Na abertura do Plenário, ao início da tarde, a bancada comunista fez uma interpelação à mesa. Comunistas e bloquistas pretendiam suspender a exposição cuja inauguração estava prevista para o dia seguinte. Entendiam que “a mera referência cronológica [aos Presidentes no tempo do Estado Novo] é contribuir para o branqueamento do fascismo e aqueles que a defendem contribuem para esse branqueamento”, apesar de os concretizadores do protesto reconhecerem que “não se pode apagar a História nem o que significou o fascismo e o papel dos seus dirigentes”. Já o líder parlamentar do BE vociferou que o evento “não está à altura da História nem da casa da democracia do século XXI”. Por isso o bloquista propôs que “se retire a exposição neste momento, se suspenda a inauguração de amanhã e se convoque uma conferência de líderes e que se impeça que uma lavagem da ditadura vá por diante”.

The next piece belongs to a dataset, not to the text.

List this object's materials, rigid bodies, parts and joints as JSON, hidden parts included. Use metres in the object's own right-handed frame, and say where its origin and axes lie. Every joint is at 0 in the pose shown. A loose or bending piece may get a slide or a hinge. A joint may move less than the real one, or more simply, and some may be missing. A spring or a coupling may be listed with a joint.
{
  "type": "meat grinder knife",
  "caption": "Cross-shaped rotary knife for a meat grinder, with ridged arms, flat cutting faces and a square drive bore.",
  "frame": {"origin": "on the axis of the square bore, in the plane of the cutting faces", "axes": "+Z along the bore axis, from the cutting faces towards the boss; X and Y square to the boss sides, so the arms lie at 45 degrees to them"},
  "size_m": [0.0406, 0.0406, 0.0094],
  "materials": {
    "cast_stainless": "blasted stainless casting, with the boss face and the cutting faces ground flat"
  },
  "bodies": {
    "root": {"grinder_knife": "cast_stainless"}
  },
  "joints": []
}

A bancada do PSD contrapôs com a sua oposição a estes protestos, que revelam uma leitura enviesada da exposição, declarando que “não se trata de nenhuma exaltação, de nenhum branqueamento, mas apenas de uma exposição histórica”. E veio à liça a recordação de que, na recente exposição comemorativa dos 40 anos da revolução abrilina, com cartazes do pós-revolução e do PREC, uma das palavras de ordem “exigia a execução pública dos fascistas”. Do seu lado, o líder da bancada centrista sublinhou que a exposição pura e simplesmente “visa assinalar os 100 anos da República”. E argumentou a pari com outros símbolos que se mantêm no Parlamento, não sendo, por exemplo, “por termos figuras da monarquia na sala do Senado que o Estado se torna numa monarquia”.

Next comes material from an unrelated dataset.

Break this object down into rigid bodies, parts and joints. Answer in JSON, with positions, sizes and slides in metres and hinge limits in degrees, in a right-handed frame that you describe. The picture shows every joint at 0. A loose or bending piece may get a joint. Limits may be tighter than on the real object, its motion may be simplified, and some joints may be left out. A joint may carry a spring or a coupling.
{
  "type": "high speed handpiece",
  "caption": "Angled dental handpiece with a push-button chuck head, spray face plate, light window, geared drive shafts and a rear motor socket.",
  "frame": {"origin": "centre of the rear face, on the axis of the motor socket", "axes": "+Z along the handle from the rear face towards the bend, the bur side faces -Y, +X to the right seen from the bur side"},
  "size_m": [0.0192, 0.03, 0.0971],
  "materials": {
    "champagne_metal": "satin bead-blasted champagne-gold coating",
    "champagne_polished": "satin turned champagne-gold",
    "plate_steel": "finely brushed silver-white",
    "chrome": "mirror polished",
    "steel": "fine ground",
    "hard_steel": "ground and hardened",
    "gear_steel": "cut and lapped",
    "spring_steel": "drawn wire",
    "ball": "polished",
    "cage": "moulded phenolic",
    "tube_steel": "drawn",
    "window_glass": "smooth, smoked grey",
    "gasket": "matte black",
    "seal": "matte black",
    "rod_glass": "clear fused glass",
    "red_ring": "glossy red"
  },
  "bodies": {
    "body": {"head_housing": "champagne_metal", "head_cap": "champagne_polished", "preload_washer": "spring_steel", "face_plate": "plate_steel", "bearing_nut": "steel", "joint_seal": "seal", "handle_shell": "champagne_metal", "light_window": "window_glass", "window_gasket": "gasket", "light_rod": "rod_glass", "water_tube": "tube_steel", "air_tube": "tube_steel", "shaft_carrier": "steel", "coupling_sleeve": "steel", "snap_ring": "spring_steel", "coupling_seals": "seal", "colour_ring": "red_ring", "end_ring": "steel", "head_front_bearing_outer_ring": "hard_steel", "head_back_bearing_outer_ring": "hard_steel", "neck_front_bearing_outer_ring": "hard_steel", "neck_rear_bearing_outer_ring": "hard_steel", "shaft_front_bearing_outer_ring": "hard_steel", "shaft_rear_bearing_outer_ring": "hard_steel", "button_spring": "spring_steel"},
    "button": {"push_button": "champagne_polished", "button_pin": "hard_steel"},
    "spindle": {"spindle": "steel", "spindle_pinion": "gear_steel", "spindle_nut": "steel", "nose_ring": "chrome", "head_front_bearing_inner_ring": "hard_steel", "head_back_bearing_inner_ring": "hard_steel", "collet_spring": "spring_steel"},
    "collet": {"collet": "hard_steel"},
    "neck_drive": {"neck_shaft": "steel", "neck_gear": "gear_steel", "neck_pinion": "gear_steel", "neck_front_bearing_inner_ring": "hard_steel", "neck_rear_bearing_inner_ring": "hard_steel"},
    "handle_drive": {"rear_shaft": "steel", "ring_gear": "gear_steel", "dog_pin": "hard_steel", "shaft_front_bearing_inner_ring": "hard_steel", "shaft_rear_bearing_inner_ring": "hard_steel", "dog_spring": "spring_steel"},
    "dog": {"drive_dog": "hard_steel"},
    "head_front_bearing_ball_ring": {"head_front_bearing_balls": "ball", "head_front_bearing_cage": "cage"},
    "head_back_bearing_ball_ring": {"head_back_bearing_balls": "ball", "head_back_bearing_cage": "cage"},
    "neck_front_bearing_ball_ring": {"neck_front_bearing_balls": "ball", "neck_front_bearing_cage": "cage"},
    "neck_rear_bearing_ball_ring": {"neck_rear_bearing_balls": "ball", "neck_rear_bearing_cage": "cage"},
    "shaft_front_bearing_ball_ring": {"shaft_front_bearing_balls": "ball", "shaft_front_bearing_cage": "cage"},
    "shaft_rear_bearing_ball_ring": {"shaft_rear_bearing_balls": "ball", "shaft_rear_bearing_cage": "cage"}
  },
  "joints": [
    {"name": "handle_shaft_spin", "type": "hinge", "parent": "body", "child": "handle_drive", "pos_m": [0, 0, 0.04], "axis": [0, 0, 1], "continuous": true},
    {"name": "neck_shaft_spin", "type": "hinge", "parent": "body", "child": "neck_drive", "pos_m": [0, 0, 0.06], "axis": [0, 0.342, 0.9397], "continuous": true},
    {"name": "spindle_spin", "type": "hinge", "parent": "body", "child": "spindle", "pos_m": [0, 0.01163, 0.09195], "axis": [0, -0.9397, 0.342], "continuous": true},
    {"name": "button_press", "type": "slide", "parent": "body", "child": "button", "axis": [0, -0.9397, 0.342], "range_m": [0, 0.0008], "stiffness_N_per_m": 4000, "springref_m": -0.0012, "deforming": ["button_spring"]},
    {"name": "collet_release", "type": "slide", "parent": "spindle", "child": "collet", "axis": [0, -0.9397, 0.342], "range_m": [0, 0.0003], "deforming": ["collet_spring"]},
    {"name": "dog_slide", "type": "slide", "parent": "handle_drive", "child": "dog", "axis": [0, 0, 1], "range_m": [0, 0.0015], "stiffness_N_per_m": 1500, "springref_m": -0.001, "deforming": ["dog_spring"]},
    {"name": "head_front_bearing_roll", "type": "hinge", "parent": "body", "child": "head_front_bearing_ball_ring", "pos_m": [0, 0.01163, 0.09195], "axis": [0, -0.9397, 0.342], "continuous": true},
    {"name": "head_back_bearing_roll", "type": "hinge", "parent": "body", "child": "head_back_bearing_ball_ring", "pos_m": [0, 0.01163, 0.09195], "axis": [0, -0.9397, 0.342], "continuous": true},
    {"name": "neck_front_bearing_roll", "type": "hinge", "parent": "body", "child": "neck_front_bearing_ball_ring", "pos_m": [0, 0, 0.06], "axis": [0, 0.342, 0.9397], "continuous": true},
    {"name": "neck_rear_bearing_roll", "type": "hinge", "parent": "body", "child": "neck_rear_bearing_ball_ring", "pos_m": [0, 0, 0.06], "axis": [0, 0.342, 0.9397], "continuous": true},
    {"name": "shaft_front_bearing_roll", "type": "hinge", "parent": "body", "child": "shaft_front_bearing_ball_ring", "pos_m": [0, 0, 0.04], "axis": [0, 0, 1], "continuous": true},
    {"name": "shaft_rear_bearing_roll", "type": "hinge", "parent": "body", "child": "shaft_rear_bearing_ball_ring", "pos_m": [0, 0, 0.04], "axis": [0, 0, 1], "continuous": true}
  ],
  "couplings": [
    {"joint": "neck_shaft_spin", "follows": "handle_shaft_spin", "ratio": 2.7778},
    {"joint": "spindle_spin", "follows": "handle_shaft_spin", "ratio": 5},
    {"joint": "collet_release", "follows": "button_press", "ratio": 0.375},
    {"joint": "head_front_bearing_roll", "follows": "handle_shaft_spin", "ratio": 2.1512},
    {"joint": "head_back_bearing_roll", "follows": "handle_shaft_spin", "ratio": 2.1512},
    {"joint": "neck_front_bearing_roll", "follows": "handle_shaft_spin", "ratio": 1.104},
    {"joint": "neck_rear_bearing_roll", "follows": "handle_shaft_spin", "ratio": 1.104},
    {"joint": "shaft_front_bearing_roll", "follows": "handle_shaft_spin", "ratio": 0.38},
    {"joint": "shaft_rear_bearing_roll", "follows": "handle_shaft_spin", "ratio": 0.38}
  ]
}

O PS, no Plenário, usou de inusitada parcimónia discursiva, remetendo a decisão sobre a matéria para a conferência de líderes alvitrada por outrem.

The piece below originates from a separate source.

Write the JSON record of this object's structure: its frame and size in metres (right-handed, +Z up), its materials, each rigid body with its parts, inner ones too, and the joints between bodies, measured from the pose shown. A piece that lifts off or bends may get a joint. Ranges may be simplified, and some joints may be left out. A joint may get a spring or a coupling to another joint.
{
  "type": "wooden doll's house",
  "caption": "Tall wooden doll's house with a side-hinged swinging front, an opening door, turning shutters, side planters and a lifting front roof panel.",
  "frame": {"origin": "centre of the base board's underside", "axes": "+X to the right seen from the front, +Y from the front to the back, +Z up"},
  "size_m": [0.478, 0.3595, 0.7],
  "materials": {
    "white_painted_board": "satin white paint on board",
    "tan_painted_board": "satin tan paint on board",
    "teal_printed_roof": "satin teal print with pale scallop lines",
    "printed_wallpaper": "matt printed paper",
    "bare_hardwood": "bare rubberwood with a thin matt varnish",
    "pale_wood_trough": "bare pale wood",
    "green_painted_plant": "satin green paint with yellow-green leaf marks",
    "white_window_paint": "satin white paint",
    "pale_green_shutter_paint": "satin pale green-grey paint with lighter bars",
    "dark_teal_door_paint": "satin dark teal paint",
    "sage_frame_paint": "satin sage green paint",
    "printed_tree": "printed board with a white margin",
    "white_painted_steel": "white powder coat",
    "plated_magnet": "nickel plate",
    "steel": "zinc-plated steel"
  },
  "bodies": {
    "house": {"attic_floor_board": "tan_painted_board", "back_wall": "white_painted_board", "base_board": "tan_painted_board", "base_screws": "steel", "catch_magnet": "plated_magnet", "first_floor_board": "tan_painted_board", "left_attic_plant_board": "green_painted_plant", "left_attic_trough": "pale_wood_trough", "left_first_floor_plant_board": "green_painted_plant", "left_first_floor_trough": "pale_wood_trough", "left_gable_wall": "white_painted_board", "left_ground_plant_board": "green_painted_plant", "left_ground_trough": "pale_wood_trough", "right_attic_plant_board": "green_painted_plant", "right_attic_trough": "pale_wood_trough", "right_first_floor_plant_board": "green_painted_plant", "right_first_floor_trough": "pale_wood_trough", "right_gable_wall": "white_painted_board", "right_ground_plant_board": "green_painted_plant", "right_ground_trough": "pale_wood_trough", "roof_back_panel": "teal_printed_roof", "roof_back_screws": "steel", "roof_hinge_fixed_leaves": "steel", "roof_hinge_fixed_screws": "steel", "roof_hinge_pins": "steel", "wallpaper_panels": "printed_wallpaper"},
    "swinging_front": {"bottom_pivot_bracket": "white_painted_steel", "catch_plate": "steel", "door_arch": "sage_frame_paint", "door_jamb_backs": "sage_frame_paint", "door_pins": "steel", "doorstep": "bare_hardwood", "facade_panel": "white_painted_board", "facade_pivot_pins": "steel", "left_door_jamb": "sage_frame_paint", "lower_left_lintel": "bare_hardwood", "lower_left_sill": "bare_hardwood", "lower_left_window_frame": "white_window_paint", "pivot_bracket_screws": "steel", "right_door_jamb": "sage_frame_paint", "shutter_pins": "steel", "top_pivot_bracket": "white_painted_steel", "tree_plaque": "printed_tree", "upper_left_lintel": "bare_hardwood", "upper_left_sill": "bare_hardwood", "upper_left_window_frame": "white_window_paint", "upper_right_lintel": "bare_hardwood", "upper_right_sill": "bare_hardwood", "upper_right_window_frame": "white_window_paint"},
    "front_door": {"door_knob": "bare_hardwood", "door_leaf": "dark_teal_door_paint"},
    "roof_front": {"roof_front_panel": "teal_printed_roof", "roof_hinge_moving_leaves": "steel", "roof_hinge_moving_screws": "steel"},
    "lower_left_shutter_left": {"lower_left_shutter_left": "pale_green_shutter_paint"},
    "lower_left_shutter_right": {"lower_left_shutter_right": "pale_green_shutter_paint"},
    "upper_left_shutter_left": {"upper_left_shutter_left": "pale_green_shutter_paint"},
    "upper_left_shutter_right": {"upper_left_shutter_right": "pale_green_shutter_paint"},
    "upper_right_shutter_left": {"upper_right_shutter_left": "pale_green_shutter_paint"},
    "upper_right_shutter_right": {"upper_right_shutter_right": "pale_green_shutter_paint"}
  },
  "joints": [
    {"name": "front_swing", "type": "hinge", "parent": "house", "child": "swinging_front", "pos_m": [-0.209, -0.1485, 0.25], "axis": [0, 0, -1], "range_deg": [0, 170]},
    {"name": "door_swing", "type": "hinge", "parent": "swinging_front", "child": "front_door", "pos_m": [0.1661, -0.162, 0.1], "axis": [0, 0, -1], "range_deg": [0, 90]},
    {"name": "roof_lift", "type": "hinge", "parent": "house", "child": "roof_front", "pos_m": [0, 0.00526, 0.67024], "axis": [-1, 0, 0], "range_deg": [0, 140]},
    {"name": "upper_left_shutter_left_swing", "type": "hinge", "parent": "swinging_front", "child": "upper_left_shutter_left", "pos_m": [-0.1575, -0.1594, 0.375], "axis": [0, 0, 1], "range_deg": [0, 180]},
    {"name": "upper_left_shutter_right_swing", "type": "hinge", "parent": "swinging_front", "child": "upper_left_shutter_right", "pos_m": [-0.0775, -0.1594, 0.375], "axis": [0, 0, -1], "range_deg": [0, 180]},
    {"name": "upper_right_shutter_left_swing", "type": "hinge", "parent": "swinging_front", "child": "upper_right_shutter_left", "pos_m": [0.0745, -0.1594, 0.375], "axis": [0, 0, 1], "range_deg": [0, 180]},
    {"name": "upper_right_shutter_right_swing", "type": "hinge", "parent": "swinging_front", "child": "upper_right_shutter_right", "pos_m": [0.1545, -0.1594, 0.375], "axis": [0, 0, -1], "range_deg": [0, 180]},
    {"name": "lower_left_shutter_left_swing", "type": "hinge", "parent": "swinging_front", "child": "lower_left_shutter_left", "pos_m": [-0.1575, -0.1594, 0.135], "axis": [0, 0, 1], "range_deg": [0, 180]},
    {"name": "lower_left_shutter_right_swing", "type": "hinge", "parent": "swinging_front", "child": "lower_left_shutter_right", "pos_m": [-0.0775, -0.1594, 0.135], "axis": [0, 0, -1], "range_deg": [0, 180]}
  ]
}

Todavia, o autor das peças, Joaquim Esteves, não ficou surpreendido com a polémica: “Não me espanta, vindo de pessoas com défice democrático”. Vai mesmo ao ponto de gostar de saber a opinião desses deputados de esquerda, por exemplo, sobre o derrube de estátuas de Lenine na Ucrânia, acentuando analogicamente que “renegar a família, onde muitas vezes há gente de quem não gostamos, é renegar-se a si próprio”. Este barrista barcelense, já famoso pelas suas caricaturas ousadas à maneira de Bordalo Pinheiro – crítico de clérigos, desportistas e políticos – assegura que o trabalho em exposição sai do seu estilo habitual, pois, no seguimento da encomenda, tentou ser o mais fiel possível às fotografias dos estadistas, embora sem lhes retirar o cariz caricatural.
***
Aceito perfeitamente que os deputados e o público em geral não gostem dos bonecos, os achem feios ou não correspondentes às personalidades que representam e até que vão proferindo os seus doestos contra cada uma das figuras expostas. Todavia, a Casa da Democracia do Século XXI não pode asir o bisturi dissecador do cirurgião e armar-se em selecionador dos bons, para expor como exemplo, e dos maus, para esconder detrás de um qualquer armário do passado, como ser abjeto. Para mais, não havendo perigo de o regime descambar para a ditadura, não se vê motivo para anatematizar alguns dos falecidos. Fica muito mal a um democrata apostar numa cruzada exclusivista, quando o país está semeado com a cultura da inclusão, devendo o democrata aproveitar, pelo contraste, todos os elementos que vêm à tona para fazer a pedagogia e a propedêutica da democracia.
Que olhar para uma figura ou para um regime não significa apoio, concordância ou adesão. Por exemplo, quando Paulo VI visitou o Santuário de Fátima em 13 de maio de 1967, Salazar não encarou o facto como apoio ao regime (no dizer de Franco Nogueira, terá sido difícil demovê-lo de abandonar a comitiva governamental e seguir logo pela manhã para Lisboa, para não receber o Pontífice). E Bento XVI, quando em 11 de maio de 2010 visitou o Palácio de Belém, assinalou no Livro de Visitas o 100.º aniversário da Implantação da República – o que não creio significar a concordância do Papa com o levantamento da questão religiosa e o modo como ele se desenrolou, sobretudo no atinente à perseguição ao clero e à religião, ao direito de família, à instabilidade ou às lutas ferozes pelo poder.
Julgo que a História deve ser assumida criticamente, mas, para isso, tem de ser encarada na totalidade; caso contrário, não consegue ser crítica. Ademais, se quisermos ir pelo lado do défice democrático, pergunto-me se qualquer uma daquelas personalidades representadas pelos bustos e pelas fotografias não terá nada de negativo por onde se lhe possa pegar.
Nos tempos de hoje, a mediocridade política, o caciquismo quase institucionalizado, o assalto corrutor às instituições e este sistema económico-financeiro que enchinela a maior parte dos cidadãos e das famílias também não serão aceitável exemplo de democracia.
Talvez seja possível e útil aprender com os erros que a História alberga por culpa dos homens!